FlashKAT: Understanding and Addressing Performance Bottlenecks in the Kolmogorov-Arnold Transformer

The Kolmogorov-Arnold Network (KAN) has been gaining popularity as an alternative to the multilayer perceptron (MLP) due to its greater expressiveness and interpretability. Even so, KAN suffers from training instability and being orders of magnitude slower due to its increased computational cost, limiting its applicability to large-scale tasks. Recently, the Kolmogorov-Arnold Transformer (KAT) has been proposed, achieving FLOPs comparable to traditional Transformer models with MLPs by leveraging Group-Rational KAN (GR-KAN). Unfortunately, despite the comparable FLOPs, our testing shows that KAT remains 123x slower during training, indicating that there are other performance bottlenecks beyond FLOPs.
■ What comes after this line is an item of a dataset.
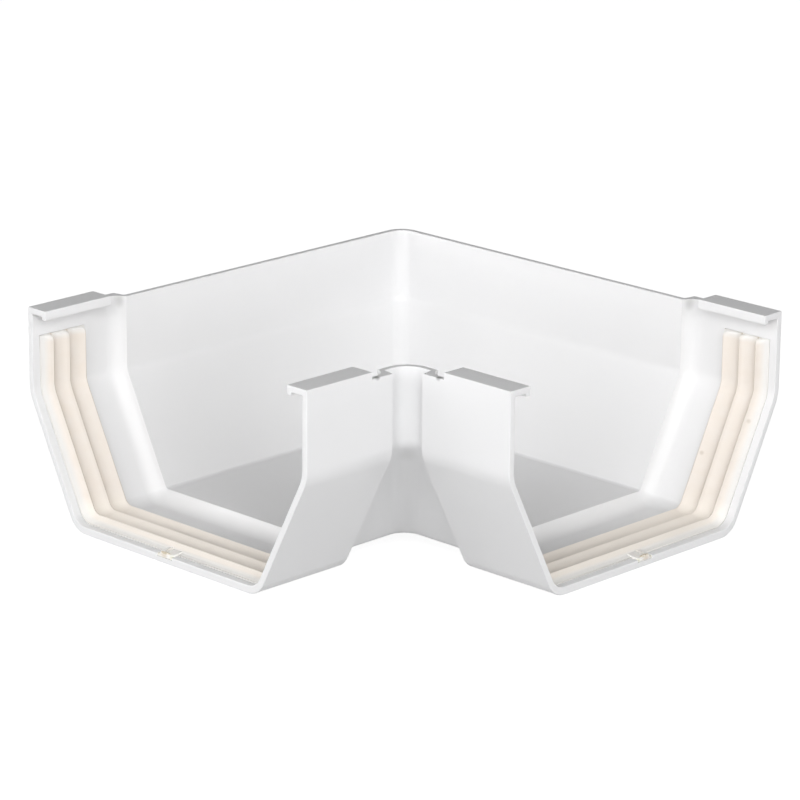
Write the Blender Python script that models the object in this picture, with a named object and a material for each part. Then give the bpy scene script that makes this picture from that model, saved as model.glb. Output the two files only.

In this paper, we conduct a series of experiments to understand the root cause of the slowdown in KAT. We uncover that the slowdown can be isolated to memory stalls, linked more specifically to inefficient gradient accumulations in the backward pass of GR-KAN. To address this memory bottleneck, we propose FlashKAT, which minimizes accesses to slow memory and the usage of atomic adds through a restructured kernel. Evaluations show that FlashKAT achieves up to an 86.5x training speedup over state-of-the-art KAT while reducing rounding errors in gradient computation.